Written request:
Review the material line by line. Identify and copy every line that contains the string "attach".

Raw data:
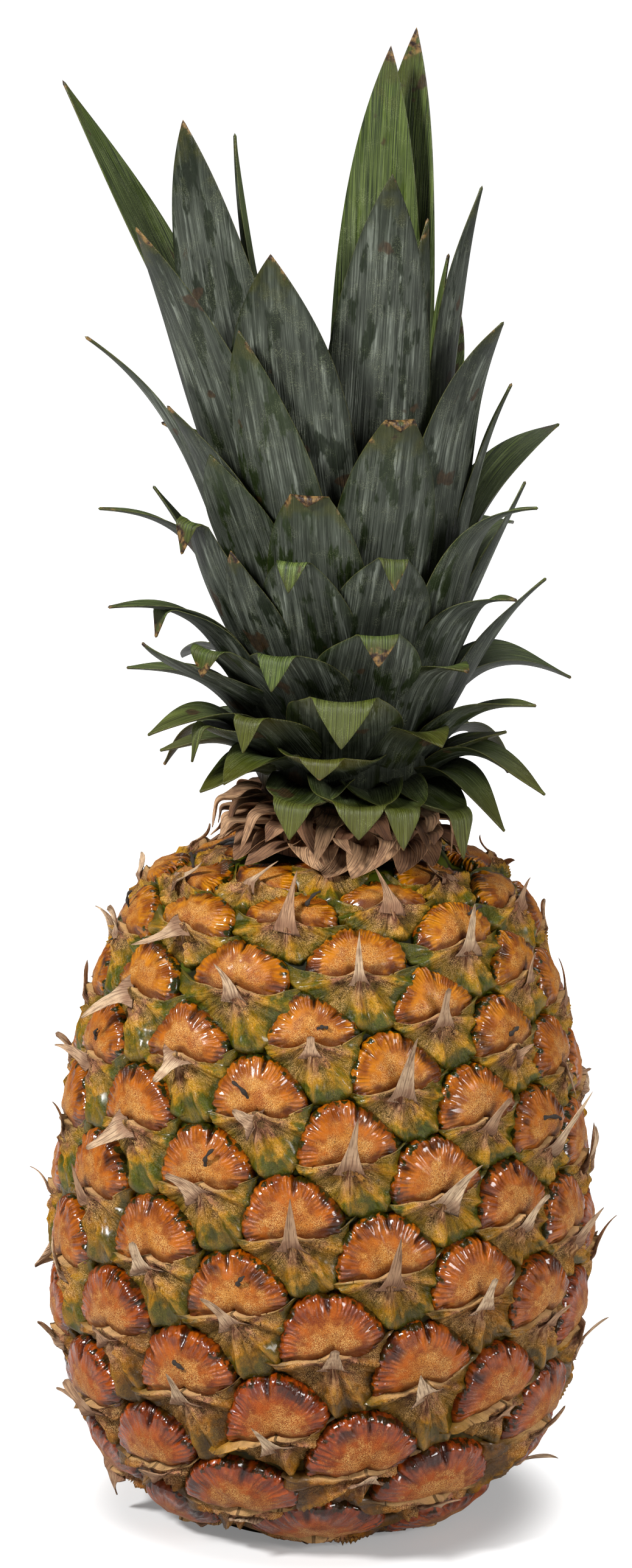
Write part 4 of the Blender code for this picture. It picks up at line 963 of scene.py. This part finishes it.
blades = []
for number, row in enumerate(LEAVES):
    azimuth, foot, reach, top, lean, tip_lean, width, face, fold, narrow, dry = row
    root = (stem_radius(foot * MM) - LEAF_ROOT, foot * MM)
    taper = UPRIGHT_TAPER if tip_lean < UPRIGHT_LEAN or fold else BENT_TAPER
    azimuth, lean, tip_lean, face = (math.radians(turn) for turn in (azimuth, lean, tip_lean, face))
    more = {"face": face, "fold": fold * MM, "narrow": narrow, "dry": dry}
    tip = (reach * MM, top * MM)
    blades.append(leaf(number, azimuth, root, tip, lean, tip_lean, width * MM, LEAF_THICKNESS, taper, **more))
draw = random.Random(11)
for number in range(BACK_LEAVES):
    rise = number / (BACK_LEAVES - 1)
    azimuth = (LEAF_TURN * number + 0.6 + math.pi) % (2 * math.pi) - math.pi
    if abs(azimuth) < BACK_FROM:
        continue
    foot = 0.0150 + 0.0430 * rise**0.9
    root = (stem_radius(foot) - LEAF_ROOT, foot)
    reach = 0.042 + 0.016 * math.sin(math.pi * rise) - 0.014 * rise**3 + draw.uniform(-0.004, 0.004)
    top = 0.012 + 0.148 * rise**1.2 + draw.uniform(-0.005, 0.005)
    lean = math.radians(46 - 38 * rise**0.7)
    tip_lean = math.radians(140 * (1 - rise) ** 0.8 + draw.uniform(0, 14))
    width = 0.018 + 0.007 * math.sin(math.pi * rise)
    taper = BENT_TAPER + (UPRIGHT_TAPER - BENT_TAPER) * rise
    more = {"swing": draw.uniform(-0.12, 0.12), "dry": draw.uniform(0.1, 0.6)}
    blades.append(
        leaf(100 + number, azimuth, root, (reach, top), lean, tip_lean, width, LEAF_THICKNESS, taper, **more)
    )

leafy = Finish("crown_leaf")
way, aside, along, edge, seed = (leafy.painted(name) for name in ("way", "aside", "along", "edge", "seed"))
inner, low = leafy.painted("inner"), leafy.painted("low")
fine = leafy.lines(aside, 3.4, along, 0.05, seed)
broad = leafy.lines(aside, 0.8, along, 0.03, seed)
rubbed = leafy.smears(aside, 0.25, along, 0.07, seed, 6.0, 0.62)
worn = leafy.smears(aside, 0.7, along, 0.05, seed, 5.0, 0.6)
green = leafy.mixed(leafy.band(leafy.painted("tone"), -1, 1), seen(0.12, 0.17, 0.06), seen(0.20, 0.26, 0.07))
green = leafy.mixed(leafy.band(low, 0.25, 0.45, 0.6, 0.0), green, seen(0.30, 0.33, 0.09))
powder = leafy.mixed(fine, seen(0.26, 0.28, 0.24), seen(0.48, 0.50, 0.46))
powder = leafy.mixed(leafy.band(worn, 0.36, 0.56, 0.6, 0.0), powder, seen(0.20, 0.22, 0.18))
powder = leafy.mixed(leafy.band(worn, 0.54, 0.70, 0.0, 0.55), powder, seen(0.74, 0.76, 0.72))
powder = leafy.mixed(leafy.band(broad, 0.60, 1.0, 0.0, 0.12), powder, seen(0.52, 0.54, 0.50))
cover = leafy.times(leafy.band(rubbed, 0.41, 0.47, 0.15, 0.95), leafy.band(broad, 0.0, 0.5, 0.9, 1.0))
cover = leafy.times(cover, leafy.band(way, 0.75, 1.0, 1.0, 0.35))
cover = leafy.times(cover, leafy.band(edge, 0.80, 1.0, 1.0, 0.35))
cover = leafy.times(cover, leafy.band(low, 0.25, 0.42, 0.55, 1.0))
skin = leafy.mixed(cover, green, powder)
upper = leafy.mixed(fine, seen(0.20, 0.26, 0.09), seen(0.50, 0.56, 0.29))
skin = leafy.mixed(leafy.times(inner, leafy.band(way, 0.3, 0.85, 0.25, 0.8)), skin, upper)
olive = leafy.times(leafy.band(low, 0.27, 0.42, 0.55, 0.0), leafy.band(way, 0.45, 0.9))
skin = leafy.mixed(olive, skin, seen(0.42, 0.39, 0.13))
# Painted shade: the leaves darken towards their feet, where they stand packed together.
skin = leafy.mixed(leafy.band(way, 0.10, 0.70, 0.60, 0.0), skin, seen(0.07, 0.09, 0.06))
flecks = leafy.group(FRECKLES, Scale=5200.0, From=0.55)
flecks = leafy.times(flecks, leafy.band(leafy.noise(0.004, 3.0), 0.45, 0.65, 0.0, 0.30))
skin = leafy.mixed(flecks, skin, seen(0.72, 0.74, 0.62))
tip = leafy.plus(way, leafy.band(leafy.noise(0.004, 4.0), 0.3, 0.7, -0.05, 0.05))
tip = leafy.plus(tip, leafy.times(edge, 0.03))
dry_from = leafy.maths("SUBTRACT", 1.05, leafy.times(leafy.painted("dry"), 0.11))
past = leafy.maths("SUBTRACT", tip, dry_from)
skin = leafy.mixed(leafy.band(past, -0.10, 0.0, 0.0, 0.6), skin, seen(0.33, 0.33, 0.10))
straw_patches = leafy.band(leafy.noise(0.0012, 4.0), 0.35, 0.65)
straw = leafy.mixed(straw_patches, seen(0.22, 0.13, 0.05), seen(0.60, 0.50, 0.33))
skin = leafy.mixed(leafy.band(past, 0.0, 0.03), skin, straw)
skin = leafy.mixed(leafy.band(edge, 0.975, 1.0, 0.0, 0.55), skin, seen(0.50, 0.47, 0.28))
scar = leafy.band(leafy.noise(0.010, 3.0), 0.66, 0.69, 0.0, 0.85)
corky = leafy.mixed(leafy.noise(0.0010, 3.0), seen(0.10, 0.07, 0.03), seen(0.45, 0.36, 0.25))
skin = leafy.mixed(scar, skin, corky)
relief = leafy.bump(fine, 0.00022, 0.7)
relief = leafy.bump(leafy.noise(0.0007, 3.0), 0.00010, 0.6, normal=relief)
satin = leafy.mixed(cover, grey(0.36), grey(0.60))
leafy.set(colour=leafy.deepened(skin, 1.38, 1.0), roughness=satin, normal=relief, specular=0.35)

crown = grown("crown_leaves", leaf_faces, blades)
crown.data.materials.append(leafy.material)
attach(crown, "root")
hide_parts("crown")

stem_line = [(0.0, STEM[0][1])] + list(STEM) + [(0.0, STEM[-1][1])]
stem_faces, around, tall, angle = turned_body(stem_line, STEM_SEGMENTS)
stem_spots = np.stack([around * np.cos(angle), around * np.sin(angle), tall], axis=-1)
stem_values = {"way": 0.0, "aside": stem_spots[:, 0] / MM, "along": 0.0, "edge": 0.0, "seed": 3.0}
stem_values |= {"tone": -1.0, "dry": 0.0, "inner": 0.0, "low": 0.3}
stem = grown("crown_stem", stem_faces, [(in_crown(stem_spots), stem_values)])
stem.data.materials.append(leafy.material)
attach(stem, "root")
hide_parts("crown")

# Dry collar. Round the neck sit the brown papery feet of the lowest leaves, split and curled,
# lying against the shoulder of the fruit and under the green leaves. They stand in three tiers.
COLLAR_RADIUS = 0.0195
COLLAR_ROOT = 0.0025
COLLAR_BRACTS = 54
COLLAR_THICKNESS = 0.0006
# For each tier: the foot's height, the tip's reach and height, both leans, the hanging tip, what is added
# to the width. Two numbers in brackets are the ends of a range.
TIERS = (
    ((0.0020, 0.0036), (0.0265, 0.0310), (-0.0015, 0.0010), 75, (100, 135), None, 0.004),
    ((0.0050, 0.0070), (0.0250, 0.0290), (0.0065, 0.0100), 60, 85, (0.0030, 0.0070), 0.0),
    ((0.0085, 0.0100), (0.0240, 0.0280), (0.0095, 0.0120), 62, 90, (0.0060, 0.0110), 0.0),
)
NECK = ((0.0, 0.0), (0.0195, 0.0003), (0.0198, 0.0050), (0.0190, 0.0126), (0.0, 0.0126))
NECK_SEGMENTS = 40

collar = []
draw = random.Random(12)
for number in range(COLLAR_BRACTS):
    foot_range, reach_range, top_range, lean, tip_lean, hang_range, wider = TIERS[number % len(TIERS)]
    azimuth = 2 * math.pi * (number + 0.6 * draw.random()) / COLLAR_BRACTS
    root = (COLLAR_RADIUS - COLLAR_ROOT, draw.uniform(*foot_range))
    tip = (draw.uniform(*reach_range), draw.uniform(*top_range))
    if isinstance(tip_lean, tuple):
        tip_lean = draw.uniform(*tip_lean)
    hang = draw.uniform(*hang_range) if hang_range else 0.0
    lean, tip_lean = math.radians(lean), math.radians(tip_lean)
    width = draw.uniform(0.0080, 0.0120) + wider
    more = {"swing": draw.uniform(-0.35, 0.35), "fold": hang, "narrow": 0.55 if hang else 0.0, "dry": 1.0}
    more["crumple"] = draw.uniform(0.0, 0.07)
    collar.append(
        leaf(200 + number, azimuth, root, tip, lean, tip_lean, width, COLLAR_THICKNESS, BENT_TAPER, **more)
    )
paper = Finish("dry_collar_paper")
fibres = paper.lines(paper.painted("aside"), 2.6, paper.painted("along"), 0.12, paper.painted("seed"))
tan = paper.mixed(paper.band(paper.painted("tone"), -1, 1), seen(0.42, 0.27, 0.16), seen(0.74, 0.58, 0.43))
tan = paper.mixed(paper.band(paper.noise(0.004, 3.0), 0.42, 0.62, 0.0, 0.6), tan, seen(0.36, 0.21, 0.11))
tan = paper.mixed(paper.band(fibres, 0.45, 0.9, 0.0, 0.6), tan, seen(0.18, 0.09, 0.05))
tan = paper.mixed(paper.band(paper.painted("edge"), 0.93, 1.0, 0.0, 0.6), tan, seen(0.66, 0.50, 0.33))
paper.set(colour=tan, roughness=0.8, normal=paper.bump(fibres, 0.0003, 0.8))
bracts = grown("dry_collar_bracts", leaf_faces, collar)
bracts.data.materials.append(paper.material)
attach(bracts, "root")
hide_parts("dry_collar")

neck_faces, around, tall, angle = turned_body(NECK, NECK_SEGMENTS)
neck_spots = np.stack([around * np.cos(angle), around * np.sin(angle), tall], axis=-1)
neck_values = {"aside": angle * 20, "along": tall / MM, "edge": 0.0, "seed": 3.0, "tone": -0.5}
neck = grown("collar_neck", neck_faces, [(in_crown(neck_spots), neck_values)])
neck.data.materials.append(paper.material)
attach(neck, "root")
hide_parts("dry_collar")

# Floor, light and camera: a plain pale studio sweep that the camera sees as white. Close round the fruit's
# foot the floor glows less, a painted shadow added to the shadow that the lights cast. A small strong light
# stands at the upper left in front, a wider and weaker one at the right, and a large one hangs above. The
# camera looks a little down on the fruit.
SHADOW_FROM, SHADOW_TO = 0.044, 0.070
FLOOR_GLOW_NEAR, FLOOR_GLOW_FAR = 0.20, 1.0
SKY_GLOW = 0.17

bpy.ops.object.select_all(action="DESELECT")
bpy.ops.mesh.primitive_plane_add(size=30, location=(0, 0, -0.0001))
floor = bpy.context.object
floor.name = "studio_floor"
sweep = Finish("studio_white")
away = sweep.node("ShaderNodeVectorMath", {0: sweep.place()}, operation="LENGTH").outputs["Value"]
# Painted shadow: the floor's glow is turned down close round the fruit's foot.
glow = sweep.band(away, SHADOW_FROM, SHADOW_TO, FLOOR_GLOW_NEAR, FLOOR_GLOW_FAR)
glow = sweep.times(sweep.node("ShaderNodeLightPath").outputs["Is Camera Ray"], glow)
sweep.set(colour=seen(0.80, 0.80, 0.80), roughness=0.9, emission=(1, 1, 1, 1), emission_strength=glow)
floor.data.materials.append(sweep.material)

world = bpy.data.worlds.new("studio")
bpy.context.scene.world = world
world.use_nodes = True
sky = world.node_tree
backdrop = sky.nodes["Background"]
backdrop.inputs["Color"].default_value = (1, 1, 1, 1)
for_lens = sky.nodes.new("ShaderNodeMapRange")
for_lens.inputs["To Min"].default_value = SKY_GLOW
sky.links.new(sky.nodes.new("ShaderNodeLightPath").outputs["Is Camera Ray"], for_lens.inputs["Value"])
sky.links.new(for_lens.outputs["Result"], backdrop.inputs["Strength"])
bpy.context.scene.view_settings.view_transform = "Standard"


def soft_light(name, place, aim, size, power):
    lamp = bpy.data.lights.new(name, "AREA")
    lamp.shape = "DISK"
    lamp.size = size
    lamp.energy = power
    made = bpy.data.objects.new(name, lamp)
    bpy.context.scene.collection.objects.link(made)
    made.location = place
    made.rotation_euler = (Vector(aim) - Vector(place)).to_track_quat("-Z", "Y").to_euler()


soft_light("key", (-0.95, -0.85, 1.20), (0, 0, 0.16), 0.30, 38)
soft_light("fill", (1.1, -1.1, 0.65), (0, 0, 0.10), 0.5, 17)
soft_light("above", (0.1, 0.35, 1.5), (0, 0, 0.2), 1.0, 12)

ELEVATION = math.radians(12.53)
DISTANCE = 1.3
AIM_HEIGHT = 0.175
FOCAL_PIXELS = 9253.0
IMAGE_TALL = 2576
SENSOR = 36
# How far the aimed point lies from the middle of the picture, in its pixels, to the right and up
OFF_RIGHT, OFF_UP = 2.03, 11.4
pixel = DISTANCE / FOCAL_PIXELS
sight = Vector((0, math.cos(ELEVATION), -math.sin(ELEVATION)))
above = Vector((0, math.sin(ELEVATION), math.cos(ELEVATION)))
aim = Vector((OFF_RIGHT * pixel, 0, AIM_HEIGHT)) - above * OFF_UP * pixel
lens = bpy.data.cameras.new("photo_view")
lens.sensor_width = SENSOR
lens.lens = FOCAL_PIXELS / IMAGE_TALL * SENSOR
camera = bpy.data.objects.new("photo_view", lens)
bpy.context.scene.collection.objects.link(camera)
camera.location = aim - sight * DISTANCE
camera.rotation_euler = sight.to_track_quat("-Z", "Y").to_euler()
bpy.context.scene.camera = camera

Expected answer:
attach(crown, "root")
attach(stem, "root")
attach(bracts, "root")
attach(neck, "root")